Source data
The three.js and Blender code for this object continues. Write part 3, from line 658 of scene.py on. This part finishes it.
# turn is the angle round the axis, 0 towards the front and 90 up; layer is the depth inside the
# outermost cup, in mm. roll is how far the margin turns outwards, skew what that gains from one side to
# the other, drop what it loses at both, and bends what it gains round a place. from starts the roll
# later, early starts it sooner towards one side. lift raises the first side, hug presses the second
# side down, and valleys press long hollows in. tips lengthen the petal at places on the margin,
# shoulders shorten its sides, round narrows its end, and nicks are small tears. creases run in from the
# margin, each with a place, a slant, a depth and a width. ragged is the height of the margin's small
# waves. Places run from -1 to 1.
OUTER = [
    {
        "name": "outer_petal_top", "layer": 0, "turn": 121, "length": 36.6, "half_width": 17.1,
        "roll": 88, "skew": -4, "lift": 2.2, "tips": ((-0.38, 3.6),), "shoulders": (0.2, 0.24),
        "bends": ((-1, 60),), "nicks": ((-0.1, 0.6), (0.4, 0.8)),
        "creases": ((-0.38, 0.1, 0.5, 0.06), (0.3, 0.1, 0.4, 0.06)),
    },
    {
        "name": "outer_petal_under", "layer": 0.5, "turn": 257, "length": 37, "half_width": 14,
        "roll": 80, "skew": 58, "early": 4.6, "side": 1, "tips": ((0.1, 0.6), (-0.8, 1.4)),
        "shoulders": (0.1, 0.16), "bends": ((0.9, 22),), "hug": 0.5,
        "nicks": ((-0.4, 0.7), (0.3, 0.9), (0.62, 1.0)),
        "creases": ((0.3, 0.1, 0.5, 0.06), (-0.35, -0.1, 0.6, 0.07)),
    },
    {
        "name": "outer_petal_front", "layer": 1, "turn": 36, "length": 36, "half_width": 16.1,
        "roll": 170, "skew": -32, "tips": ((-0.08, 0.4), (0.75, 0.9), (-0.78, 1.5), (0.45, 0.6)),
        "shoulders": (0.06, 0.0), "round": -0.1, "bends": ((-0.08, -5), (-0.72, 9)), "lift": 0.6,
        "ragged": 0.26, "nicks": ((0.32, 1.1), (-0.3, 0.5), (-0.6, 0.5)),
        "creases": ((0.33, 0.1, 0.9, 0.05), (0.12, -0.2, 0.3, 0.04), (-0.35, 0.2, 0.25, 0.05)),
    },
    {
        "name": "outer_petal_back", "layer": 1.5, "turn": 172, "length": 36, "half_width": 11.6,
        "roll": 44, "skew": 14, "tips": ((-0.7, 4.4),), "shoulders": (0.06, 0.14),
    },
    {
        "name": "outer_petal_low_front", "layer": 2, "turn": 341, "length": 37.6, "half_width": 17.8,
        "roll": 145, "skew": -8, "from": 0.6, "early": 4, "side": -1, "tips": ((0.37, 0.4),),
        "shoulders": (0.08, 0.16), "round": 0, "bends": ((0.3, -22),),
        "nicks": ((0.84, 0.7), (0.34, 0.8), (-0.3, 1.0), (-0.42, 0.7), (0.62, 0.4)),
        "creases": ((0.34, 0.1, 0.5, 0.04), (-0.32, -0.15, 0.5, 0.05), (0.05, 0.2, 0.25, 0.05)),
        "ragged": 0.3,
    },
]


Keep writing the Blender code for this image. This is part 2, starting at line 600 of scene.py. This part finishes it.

YOUR OBJECTIVE: Retype all of the material, keeping each line exact.

RESULT:
The three.js and Blender code for this object continues. Write part 3, from line 658 of scene.py on. This part finishes it.
# turn is the angle round the axis, 0 towards the front and 90 up; layer is the depth inside the
# outermost cup, in mm. roll is how far the margin turns outwards, skew what that gains from one side to
# the other, drop what it loses at both, and bends what it gains round a place. from starts the roll
# later, early starts it sooner towards one side. lift raises the first side, hug presses the second
# side down, and valleys press long hollows in. tips lengthen the petal at places on the margin,
# shoulders shorten its sides, round narrows its end, and nicks are small tears. creases run in from the
# margin, each with a place, a slant, a depth and a width. ragged is the height of the margin's small
# waves. Places run from -1 to 1.
OUTER = [
    {
        "name": "outer_petal_top", "layer": 0, "turn": 121, "length": 36.6, "half_width": 17.1,
        "roll": 88, "skew": -4, "lift": 2.2, "tips": ((-0.38, 3.6),), "shoulders": (0.2, 0.24),
        "bends": ((-1, 60),), "nicks": ((-0.1, 0.6), (0.4, 0.8)),
        "creases": ((-0.38, 0.1, 0.5, 0.06), (0.3, 0.1, 0.4, 0.06)),
    },
    {
        "name": "outer_petal_under", "layer": 0.5, "turn": 257, "length": 37, "half_width": 14,
        "roll": 80, "skew": 58, "early": 4.6, "side": 1, "tips": ((0.1, 0.6), (-0.8, 1.4)),
        "shoulders": (0.1, 0.16), "bends": ((0.9, 22),), "hug": 0.5,
        "nicks": ((-0.4, 0.7), (0.3, 0.9), (0.62, 1.0)),
        "creases": ((0.3, 0.1, 0.5, 0.06), (-0.35, -0.1, 0.6, 0.07)),
    },
    {
        "name": "outer_petal_front", "layer": 1, "turn": 36, "length": 36, "half_width": 16.1,
        "roll": 170, "skew": -32, "tips": ((-0.08, 0.4), (0.75, 0.9), (-0.78, 1.5), (0.45, 0.6)),
        "shoulders": (0.06, 0.0), "round": -0.1, "bends": ((-0.08, -5), (-0.72, 9)), "lift": 0.6,
        "ragged": 0.26, "nicks": ((0.32, 1.1), (-0.3, 0.5), (-0.6, 0.5)),
        "creases": ((0.33, 0.1, 0.9, 0.05), (0.12, -0.2, 0.3, 0.04), (-0.35, 0.2, 0.25, 0.05)),
    },
    {
        "name": "outer_petal_back", "layer": 1.5, "turn": 172, "length": 36, "half_width": 11.6,
        "roll": 44, "skew": 14, "tips": ((-0.7, 4.4),), "shoulders": (0.06, 0.14),
    },
    {
        "name": "outer_petal_low_front", "layer": 2, "turn": 341, "length": 37.6, "half_width": 17.8,
        "roll": 145, "skew": -8, "from": 0.6, "early": 4, "side": -1, "tips": ((0.37, 0.4),),
        "shoulders": (0.08, 0.16), "round": 0, "bends": ((0.3, -22),),
        "nicks": ((0.84, 0.7), (0.34, 0.8), (-0.3, 1.0), (-0.42, 0.7), (0.62, 0.4)),
        "creases": ((0.34, 0.1, 0.5, 0.04), (-0.32, -0.15, 0.5, 0.05), (0.05, 0.2, 0.25, 0.05)),
        "ragged": 0.3,
    },
]


Keep writing the Blender code for this image. This is part 2, starting at line 600 of scene.py. This part finishes it.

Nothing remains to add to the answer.